THE PROBLEM
Reproduce the first line and every line after it, exactly, through the one containing "bmesh.ops.transform(bm, matrix=Matrix.Scale(MM, 4)". Leave out the rest.

^^^^^^^^

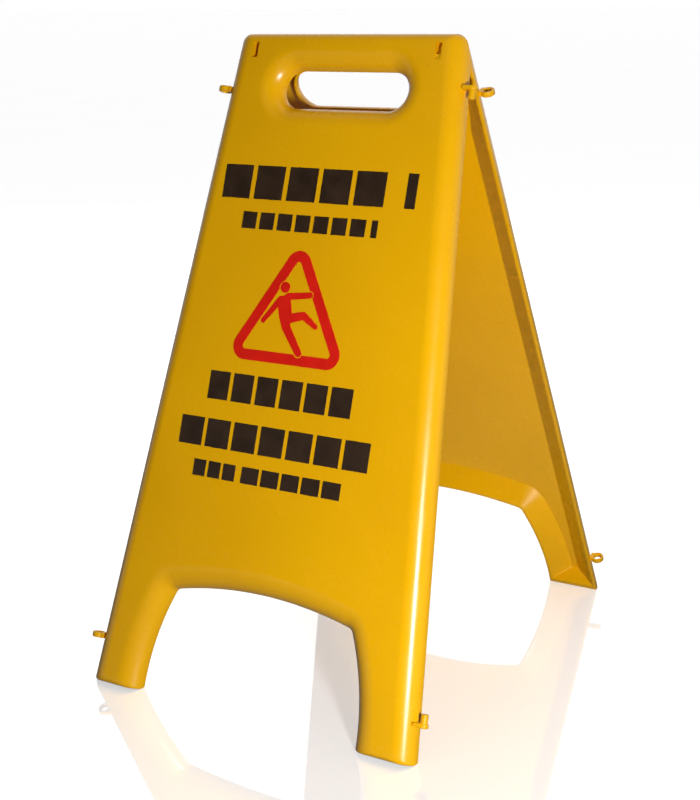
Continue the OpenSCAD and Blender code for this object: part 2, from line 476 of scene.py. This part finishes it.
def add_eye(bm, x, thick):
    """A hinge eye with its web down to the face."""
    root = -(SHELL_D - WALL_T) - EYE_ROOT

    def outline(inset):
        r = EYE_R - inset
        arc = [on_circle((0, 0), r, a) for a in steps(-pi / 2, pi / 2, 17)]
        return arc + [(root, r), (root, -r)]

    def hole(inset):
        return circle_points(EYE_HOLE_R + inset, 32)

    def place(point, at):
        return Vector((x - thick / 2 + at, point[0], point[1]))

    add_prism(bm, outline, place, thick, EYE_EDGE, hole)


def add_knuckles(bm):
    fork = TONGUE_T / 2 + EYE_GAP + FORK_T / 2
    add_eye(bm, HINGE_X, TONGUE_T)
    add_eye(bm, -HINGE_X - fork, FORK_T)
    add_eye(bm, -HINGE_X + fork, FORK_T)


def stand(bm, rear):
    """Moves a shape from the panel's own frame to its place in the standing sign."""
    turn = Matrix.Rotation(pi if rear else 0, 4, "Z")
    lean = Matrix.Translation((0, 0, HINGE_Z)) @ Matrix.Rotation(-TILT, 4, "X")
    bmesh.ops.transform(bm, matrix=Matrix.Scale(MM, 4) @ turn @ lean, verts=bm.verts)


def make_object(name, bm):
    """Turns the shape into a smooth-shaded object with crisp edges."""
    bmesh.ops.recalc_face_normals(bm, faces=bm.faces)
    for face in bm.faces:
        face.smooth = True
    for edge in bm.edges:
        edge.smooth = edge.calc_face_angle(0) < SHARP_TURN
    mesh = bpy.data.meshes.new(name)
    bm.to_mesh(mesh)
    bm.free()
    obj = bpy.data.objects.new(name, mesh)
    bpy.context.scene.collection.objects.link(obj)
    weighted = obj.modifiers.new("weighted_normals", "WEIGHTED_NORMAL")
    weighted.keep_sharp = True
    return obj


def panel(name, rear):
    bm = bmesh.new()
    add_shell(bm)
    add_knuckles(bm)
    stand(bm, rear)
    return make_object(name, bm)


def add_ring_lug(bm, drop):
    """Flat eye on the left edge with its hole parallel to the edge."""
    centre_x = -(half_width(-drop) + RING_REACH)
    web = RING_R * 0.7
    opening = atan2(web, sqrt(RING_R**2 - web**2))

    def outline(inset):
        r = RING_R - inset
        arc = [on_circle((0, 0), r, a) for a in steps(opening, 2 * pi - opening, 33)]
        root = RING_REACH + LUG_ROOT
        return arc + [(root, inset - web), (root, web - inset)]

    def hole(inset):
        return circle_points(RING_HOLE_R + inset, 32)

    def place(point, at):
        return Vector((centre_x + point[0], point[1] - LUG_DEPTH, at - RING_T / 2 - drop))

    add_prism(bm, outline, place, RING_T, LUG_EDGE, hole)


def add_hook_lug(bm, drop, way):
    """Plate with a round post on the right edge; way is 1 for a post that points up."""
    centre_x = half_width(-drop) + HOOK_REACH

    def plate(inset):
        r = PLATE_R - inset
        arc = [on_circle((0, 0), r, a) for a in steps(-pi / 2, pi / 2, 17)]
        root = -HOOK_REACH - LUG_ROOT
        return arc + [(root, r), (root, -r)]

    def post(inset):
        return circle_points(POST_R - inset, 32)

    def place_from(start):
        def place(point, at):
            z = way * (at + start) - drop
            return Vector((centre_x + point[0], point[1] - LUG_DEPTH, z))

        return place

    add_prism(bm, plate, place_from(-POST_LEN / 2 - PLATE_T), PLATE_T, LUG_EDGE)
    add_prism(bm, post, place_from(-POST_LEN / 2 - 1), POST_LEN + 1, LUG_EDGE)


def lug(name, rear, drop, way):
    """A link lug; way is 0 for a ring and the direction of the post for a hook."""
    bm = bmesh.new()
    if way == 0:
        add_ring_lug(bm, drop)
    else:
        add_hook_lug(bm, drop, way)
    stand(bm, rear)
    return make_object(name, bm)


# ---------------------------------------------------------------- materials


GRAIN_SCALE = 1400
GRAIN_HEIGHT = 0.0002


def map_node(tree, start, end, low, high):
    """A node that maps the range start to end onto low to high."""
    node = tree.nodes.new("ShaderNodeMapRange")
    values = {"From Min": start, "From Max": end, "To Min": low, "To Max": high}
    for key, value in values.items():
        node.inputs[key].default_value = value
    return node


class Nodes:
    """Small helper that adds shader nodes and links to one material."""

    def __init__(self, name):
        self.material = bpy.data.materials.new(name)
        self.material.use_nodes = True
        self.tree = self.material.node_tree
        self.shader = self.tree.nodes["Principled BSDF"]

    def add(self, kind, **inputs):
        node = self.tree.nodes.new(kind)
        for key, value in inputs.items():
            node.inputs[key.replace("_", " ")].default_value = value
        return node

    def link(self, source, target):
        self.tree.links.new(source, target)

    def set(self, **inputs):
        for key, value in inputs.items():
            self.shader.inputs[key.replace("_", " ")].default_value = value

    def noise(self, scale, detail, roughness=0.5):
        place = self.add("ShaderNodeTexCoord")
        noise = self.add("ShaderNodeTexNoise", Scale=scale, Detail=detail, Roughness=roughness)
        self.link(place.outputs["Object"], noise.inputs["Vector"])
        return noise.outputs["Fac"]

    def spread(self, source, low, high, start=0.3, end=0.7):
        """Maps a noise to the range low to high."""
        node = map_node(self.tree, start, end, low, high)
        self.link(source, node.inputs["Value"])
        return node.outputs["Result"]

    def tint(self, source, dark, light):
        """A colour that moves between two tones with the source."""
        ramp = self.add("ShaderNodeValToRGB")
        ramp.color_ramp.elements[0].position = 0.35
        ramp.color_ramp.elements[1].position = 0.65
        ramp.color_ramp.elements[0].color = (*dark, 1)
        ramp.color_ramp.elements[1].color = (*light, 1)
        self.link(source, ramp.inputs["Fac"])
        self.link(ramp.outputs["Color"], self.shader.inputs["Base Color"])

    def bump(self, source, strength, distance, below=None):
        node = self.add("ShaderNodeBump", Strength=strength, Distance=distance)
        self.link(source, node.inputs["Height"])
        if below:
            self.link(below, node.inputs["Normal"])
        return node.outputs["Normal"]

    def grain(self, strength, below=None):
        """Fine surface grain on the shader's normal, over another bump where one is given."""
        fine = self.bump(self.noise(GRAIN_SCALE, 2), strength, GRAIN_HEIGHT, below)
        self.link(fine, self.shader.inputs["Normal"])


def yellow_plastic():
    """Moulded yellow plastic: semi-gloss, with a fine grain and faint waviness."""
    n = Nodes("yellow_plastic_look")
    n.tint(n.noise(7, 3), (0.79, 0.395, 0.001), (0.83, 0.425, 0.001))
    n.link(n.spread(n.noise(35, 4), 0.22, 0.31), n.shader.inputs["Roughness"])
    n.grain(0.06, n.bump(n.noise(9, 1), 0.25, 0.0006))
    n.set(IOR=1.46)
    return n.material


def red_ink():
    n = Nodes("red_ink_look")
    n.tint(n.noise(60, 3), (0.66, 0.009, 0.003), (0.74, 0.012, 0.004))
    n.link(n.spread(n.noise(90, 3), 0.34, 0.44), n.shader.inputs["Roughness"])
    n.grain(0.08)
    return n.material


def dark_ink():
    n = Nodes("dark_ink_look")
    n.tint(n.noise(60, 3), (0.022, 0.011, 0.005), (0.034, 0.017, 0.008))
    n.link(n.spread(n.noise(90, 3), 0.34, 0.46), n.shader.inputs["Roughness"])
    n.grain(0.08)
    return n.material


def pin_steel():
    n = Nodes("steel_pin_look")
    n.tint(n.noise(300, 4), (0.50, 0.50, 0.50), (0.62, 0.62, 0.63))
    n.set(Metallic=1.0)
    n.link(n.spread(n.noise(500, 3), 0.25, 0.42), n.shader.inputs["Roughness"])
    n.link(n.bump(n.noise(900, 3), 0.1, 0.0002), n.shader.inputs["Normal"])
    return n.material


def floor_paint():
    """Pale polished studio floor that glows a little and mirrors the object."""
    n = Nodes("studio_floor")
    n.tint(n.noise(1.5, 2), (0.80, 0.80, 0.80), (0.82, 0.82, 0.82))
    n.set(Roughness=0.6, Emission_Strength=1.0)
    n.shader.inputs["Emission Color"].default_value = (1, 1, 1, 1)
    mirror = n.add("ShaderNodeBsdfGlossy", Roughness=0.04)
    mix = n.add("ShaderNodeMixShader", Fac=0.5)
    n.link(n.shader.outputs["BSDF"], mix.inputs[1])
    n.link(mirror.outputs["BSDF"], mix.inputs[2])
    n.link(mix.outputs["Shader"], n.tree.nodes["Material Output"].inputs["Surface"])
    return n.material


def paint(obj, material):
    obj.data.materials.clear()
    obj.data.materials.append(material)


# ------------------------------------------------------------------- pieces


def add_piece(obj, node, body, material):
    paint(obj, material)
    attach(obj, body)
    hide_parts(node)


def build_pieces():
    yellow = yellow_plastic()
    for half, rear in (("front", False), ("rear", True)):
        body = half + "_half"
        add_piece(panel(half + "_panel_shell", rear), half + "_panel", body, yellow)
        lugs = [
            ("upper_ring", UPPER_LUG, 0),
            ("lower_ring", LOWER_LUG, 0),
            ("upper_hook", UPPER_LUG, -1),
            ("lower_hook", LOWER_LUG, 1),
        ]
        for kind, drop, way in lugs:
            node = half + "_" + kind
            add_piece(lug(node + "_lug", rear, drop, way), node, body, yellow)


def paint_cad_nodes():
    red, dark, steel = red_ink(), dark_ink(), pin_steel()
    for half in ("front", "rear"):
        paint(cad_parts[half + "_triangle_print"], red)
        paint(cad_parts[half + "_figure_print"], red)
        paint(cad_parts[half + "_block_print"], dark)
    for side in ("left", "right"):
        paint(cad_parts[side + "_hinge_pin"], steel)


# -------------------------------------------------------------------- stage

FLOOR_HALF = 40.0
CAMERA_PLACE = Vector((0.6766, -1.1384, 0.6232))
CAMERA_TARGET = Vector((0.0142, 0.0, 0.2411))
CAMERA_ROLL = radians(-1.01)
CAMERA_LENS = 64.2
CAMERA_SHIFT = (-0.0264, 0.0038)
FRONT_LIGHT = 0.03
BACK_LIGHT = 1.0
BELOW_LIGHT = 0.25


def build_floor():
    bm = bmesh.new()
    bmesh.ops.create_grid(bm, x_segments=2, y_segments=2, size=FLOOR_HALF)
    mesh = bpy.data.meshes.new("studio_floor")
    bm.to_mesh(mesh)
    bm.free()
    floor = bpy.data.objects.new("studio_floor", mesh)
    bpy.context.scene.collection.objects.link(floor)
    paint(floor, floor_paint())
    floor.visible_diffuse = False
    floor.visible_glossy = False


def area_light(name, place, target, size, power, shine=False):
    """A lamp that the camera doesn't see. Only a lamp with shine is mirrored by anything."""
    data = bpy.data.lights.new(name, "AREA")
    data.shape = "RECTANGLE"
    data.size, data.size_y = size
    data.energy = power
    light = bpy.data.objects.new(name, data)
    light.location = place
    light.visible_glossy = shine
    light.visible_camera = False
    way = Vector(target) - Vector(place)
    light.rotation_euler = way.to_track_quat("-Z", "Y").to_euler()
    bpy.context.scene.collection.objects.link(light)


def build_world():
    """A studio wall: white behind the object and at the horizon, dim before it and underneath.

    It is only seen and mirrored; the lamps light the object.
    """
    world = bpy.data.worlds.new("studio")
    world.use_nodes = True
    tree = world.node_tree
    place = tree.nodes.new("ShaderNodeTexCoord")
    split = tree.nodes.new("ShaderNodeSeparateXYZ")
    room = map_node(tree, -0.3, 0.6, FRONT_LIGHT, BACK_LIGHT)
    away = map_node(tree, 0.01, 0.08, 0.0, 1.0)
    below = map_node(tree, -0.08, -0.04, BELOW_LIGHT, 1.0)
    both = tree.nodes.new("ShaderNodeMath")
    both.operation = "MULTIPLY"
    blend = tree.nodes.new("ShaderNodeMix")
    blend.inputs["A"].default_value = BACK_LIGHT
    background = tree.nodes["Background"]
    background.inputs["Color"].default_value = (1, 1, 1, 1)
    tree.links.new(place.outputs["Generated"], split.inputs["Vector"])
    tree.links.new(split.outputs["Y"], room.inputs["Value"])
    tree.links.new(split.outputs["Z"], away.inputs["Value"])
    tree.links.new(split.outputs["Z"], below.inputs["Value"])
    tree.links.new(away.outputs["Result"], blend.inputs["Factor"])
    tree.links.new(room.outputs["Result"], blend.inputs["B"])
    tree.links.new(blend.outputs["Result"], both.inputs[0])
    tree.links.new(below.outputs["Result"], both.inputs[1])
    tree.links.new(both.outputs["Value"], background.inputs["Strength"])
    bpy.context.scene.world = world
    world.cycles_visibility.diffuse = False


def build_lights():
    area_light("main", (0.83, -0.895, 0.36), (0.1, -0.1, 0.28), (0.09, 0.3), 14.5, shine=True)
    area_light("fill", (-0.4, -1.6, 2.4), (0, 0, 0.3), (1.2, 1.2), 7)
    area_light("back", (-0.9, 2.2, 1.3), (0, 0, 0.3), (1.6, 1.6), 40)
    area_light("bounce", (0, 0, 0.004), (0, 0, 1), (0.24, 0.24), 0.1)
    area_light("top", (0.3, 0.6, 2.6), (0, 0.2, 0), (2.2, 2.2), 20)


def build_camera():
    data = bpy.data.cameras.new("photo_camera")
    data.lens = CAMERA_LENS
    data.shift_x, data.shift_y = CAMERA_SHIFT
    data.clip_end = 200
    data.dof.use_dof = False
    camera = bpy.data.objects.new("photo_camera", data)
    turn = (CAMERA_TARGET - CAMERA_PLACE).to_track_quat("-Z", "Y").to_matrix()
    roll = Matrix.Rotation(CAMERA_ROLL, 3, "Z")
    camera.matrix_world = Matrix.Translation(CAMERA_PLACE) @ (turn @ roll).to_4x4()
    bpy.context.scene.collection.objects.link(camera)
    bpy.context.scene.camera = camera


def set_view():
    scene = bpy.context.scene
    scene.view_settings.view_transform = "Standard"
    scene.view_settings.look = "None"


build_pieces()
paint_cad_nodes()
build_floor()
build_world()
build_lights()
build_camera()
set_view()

^^^^^^^^

EXPECTED ANSWER
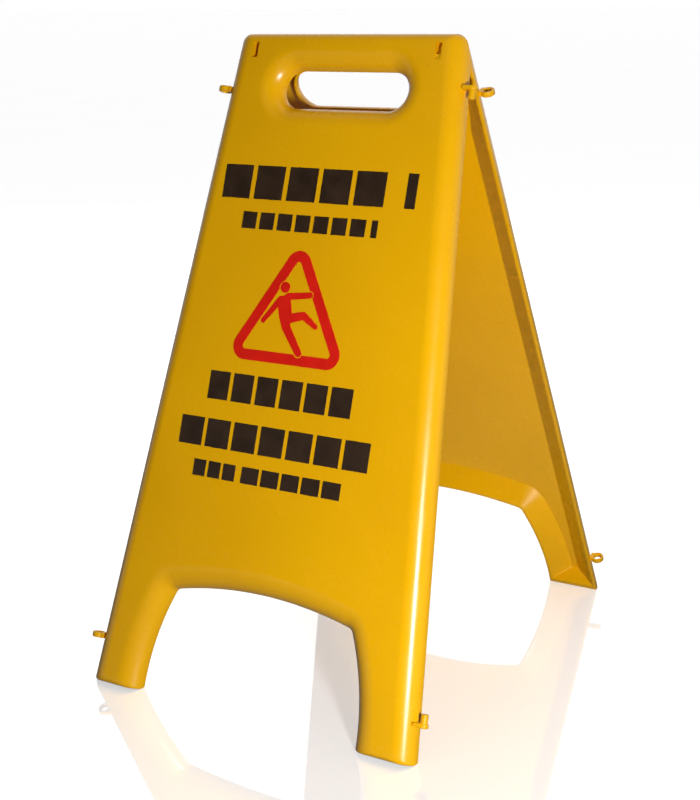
Continue the OpenSCAD and Blender code for this object: part 2, from line 476 of scene.py. This part finishes it.
def add_eye(bm, x, thick):
    """A hinge eye with its web down to the face."""
    root = -(SHELL_D - WALL_T) - EYE_ROOT

    def outline(inset):
        r = EYE_R - inset
        arc = [on_circle((0, 0), r, a) for a in steps(-pi / 2, pi / 2, 17)]
        return arc + [(root, r), (root, -r)]

    def hole(inset):
        return circle_points(EYE_HOLE_R + inset, 32)

    def place(point, at):
        return Vector((x - thick / 2 + at, point[0], point[1]))

    add_prism(bm, outline, place, thick, EYE_EDGE, hole)


def add_knuckles(bm):
    fork = TONGUE_T / 2 + EYE_GAP + FORK_T / 2
    add_eye(bm, HINGE_X, TONGUE_T)
    add_eye(bm, -HINGE_X - fork, FORK_T)
    add_eye(bm, -HINGE_X + fork, FORK_T)


def stand(bm, rear):
    """Moves a shape from the panel's own frame to its place in the standing sign."""
    turn = Matrix.Rotation(pi if rear else 0, 4, "Z")
    lean = Matrix.Translation((0, 0, HINGE_Z)) @ Matrix.Rotation(-TILT, 4, "X")
    bmesh.ops.transform(bm, matrix=Matrix.Scale(MM, 4) @ turn @ lean, verts=bm.verts)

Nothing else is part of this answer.